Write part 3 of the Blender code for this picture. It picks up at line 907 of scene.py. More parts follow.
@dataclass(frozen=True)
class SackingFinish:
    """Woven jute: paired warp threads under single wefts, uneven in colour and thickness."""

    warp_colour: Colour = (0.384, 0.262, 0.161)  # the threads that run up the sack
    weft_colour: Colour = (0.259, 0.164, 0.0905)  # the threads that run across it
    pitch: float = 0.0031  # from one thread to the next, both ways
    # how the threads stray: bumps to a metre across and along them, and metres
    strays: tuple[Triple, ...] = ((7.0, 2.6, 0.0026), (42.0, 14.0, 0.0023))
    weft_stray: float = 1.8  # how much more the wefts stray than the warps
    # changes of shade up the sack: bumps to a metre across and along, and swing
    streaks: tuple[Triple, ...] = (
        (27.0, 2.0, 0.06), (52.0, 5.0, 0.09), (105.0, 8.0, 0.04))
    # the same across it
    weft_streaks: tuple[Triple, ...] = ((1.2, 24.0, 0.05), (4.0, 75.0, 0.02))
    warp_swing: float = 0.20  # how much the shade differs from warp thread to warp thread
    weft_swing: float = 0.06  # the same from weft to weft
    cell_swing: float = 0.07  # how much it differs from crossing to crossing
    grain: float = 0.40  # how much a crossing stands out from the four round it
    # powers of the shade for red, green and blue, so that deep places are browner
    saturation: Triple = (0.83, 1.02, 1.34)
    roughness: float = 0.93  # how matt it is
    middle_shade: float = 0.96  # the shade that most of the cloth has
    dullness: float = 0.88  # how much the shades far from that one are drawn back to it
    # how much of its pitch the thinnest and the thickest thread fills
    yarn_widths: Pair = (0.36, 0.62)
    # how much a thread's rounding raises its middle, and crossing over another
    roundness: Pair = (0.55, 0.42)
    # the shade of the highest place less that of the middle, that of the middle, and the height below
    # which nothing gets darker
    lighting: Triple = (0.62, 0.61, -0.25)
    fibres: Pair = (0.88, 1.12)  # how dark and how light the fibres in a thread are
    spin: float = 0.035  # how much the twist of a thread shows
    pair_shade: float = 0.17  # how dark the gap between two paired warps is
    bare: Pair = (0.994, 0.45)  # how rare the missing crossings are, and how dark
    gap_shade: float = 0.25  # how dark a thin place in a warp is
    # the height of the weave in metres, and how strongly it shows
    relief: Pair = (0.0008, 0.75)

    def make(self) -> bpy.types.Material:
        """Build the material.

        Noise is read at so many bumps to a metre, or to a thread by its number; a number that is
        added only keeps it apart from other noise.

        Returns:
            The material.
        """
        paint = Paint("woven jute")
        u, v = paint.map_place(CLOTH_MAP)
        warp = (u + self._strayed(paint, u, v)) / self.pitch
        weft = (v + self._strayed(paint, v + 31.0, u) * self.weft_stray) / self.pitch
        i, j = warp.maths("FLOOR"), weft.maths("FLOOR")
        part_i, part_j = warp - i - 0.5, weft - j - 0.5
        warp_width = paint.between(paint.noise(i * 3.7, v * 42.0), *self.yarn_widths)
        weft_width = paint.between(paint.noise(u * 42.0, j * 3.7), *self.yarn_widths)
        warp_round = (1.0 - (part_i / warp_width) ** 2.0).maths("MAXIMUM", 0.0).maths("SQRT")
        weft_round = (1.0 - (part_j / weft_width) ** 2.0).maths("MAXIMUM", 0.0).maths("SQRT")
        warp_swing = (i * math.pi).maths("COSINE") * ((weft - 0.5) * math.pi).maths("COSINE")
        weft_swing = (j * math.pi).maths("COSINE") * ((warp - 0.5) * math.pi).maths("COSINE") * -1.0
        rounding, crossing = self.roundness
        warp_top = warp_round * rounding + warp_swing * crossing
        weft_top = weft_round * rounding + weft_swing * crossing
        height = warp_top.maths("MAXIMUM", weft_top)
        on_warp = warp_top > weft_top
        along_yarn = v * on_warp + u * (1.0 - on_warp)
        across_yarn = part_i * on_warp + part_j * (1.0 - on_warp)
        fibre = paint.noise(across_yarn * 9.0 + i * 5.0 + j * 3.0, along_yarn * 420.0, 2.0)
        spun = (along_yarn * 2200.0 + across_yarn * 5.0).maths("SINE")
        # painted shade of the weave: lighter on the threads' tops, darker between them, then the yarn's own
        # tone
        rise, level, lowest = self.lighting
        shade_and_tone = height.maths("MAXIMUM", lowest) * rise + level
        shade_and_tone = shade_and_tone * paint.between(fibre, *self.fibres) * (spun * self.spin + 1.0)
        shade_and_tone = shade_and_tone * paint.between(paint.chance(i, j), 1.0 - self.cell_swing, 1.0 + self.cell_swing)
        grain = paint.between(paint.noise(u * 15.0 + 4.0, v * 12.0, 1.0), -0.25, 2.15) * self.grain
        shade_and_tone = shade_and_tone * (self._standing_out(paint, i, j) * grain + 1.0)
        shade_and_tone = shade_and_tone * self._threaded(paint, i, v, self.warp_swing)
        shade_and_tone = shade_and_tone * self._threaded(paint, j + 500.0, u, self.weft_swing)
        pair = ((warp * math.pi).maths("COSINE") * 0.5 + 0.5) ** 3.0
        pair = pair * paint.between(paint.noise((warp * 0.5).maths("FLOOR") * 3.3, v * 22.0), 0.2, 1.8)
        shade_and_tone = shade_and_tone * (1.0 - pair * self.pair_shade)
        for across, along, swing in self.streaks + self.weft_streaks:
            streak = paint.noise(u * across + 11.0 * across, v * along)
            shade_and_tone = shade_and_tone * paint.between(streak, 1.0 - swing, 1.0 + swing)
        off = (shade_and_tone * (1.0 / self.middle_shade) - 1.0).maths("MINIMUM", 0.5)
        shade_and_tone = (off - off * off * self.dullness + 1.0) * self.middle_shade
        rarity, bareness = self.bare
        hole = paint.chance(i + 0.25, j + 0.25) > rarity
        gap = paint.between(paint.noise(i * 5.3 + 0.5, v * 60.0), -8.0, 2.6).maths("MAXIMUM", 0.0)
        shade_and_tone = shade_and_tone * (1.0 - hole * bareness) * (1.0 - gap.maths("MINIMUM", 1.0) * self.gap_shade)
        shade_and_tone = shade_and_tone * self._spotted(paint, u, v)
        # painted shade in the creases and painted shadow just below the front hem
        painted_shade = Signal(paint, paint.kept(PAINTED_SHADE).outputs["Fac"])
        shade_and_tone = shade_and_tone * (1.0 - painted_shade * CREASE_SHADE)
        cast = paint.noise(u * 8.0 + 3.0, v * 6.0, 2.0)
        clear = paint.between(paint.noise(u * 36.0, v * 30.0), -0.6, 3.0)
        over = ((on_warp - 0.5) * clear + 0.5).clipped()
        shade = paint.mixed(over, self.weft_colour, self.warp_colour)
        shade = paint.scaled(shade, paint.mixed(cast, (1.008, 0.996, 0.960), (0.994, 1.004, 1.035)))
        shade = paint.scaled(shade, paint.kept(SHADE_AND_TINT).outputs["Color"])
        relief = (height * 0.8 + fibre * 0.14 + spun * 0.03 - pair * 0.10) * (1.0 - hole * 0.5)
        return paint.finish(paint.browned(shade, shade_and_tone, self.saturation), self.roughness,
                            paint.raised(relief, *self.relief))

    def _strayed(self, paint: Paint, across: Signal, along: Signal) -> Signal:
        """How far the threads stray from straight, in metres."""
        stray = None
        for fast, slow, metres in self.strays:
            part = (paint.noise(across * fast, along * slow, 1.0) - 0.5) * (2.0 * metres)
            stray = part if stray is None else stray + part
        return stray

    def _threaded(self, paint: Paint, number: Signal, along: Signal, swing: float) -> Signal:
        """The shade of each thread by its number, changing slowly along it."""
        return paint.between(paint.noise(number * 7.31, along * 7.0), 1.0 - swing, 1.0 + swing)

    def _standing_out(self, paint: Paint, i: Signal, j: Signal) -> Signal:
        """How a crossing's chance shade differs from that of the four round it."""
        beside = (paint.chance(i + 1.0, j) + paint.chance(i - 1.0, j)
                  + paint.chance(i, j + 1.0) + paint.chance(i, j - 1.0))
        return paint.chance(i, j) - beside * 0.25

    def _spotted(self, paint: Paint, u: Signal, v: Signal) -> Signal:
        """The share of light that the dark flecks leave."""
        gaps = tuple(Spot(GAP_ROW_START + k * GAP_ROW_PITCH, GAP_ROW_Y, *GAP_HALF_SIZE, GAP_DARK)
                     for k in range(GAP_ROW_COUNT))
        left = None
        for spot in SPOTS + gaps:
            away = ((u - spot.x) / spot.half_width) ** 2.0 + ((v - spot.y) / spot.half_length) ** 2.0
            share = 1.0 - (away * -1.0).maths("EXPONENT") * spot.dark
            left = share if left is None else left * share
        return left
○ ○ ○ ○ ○
▶ _TASK PROMPT_
Everything from the first line of the data through the line containing "jute: paired warp" should be echoed exactly. Add nothing.

▶ _THE OUTPUT_
Write part 3 of the Blender code for this picture. It picks up at line 907 of scene.py. More parts follow.
@dataclass(frozen=True)
class SackingFinish:
    """Woven jute: paired warp threads under single wefts, uneven in colour and thickness."""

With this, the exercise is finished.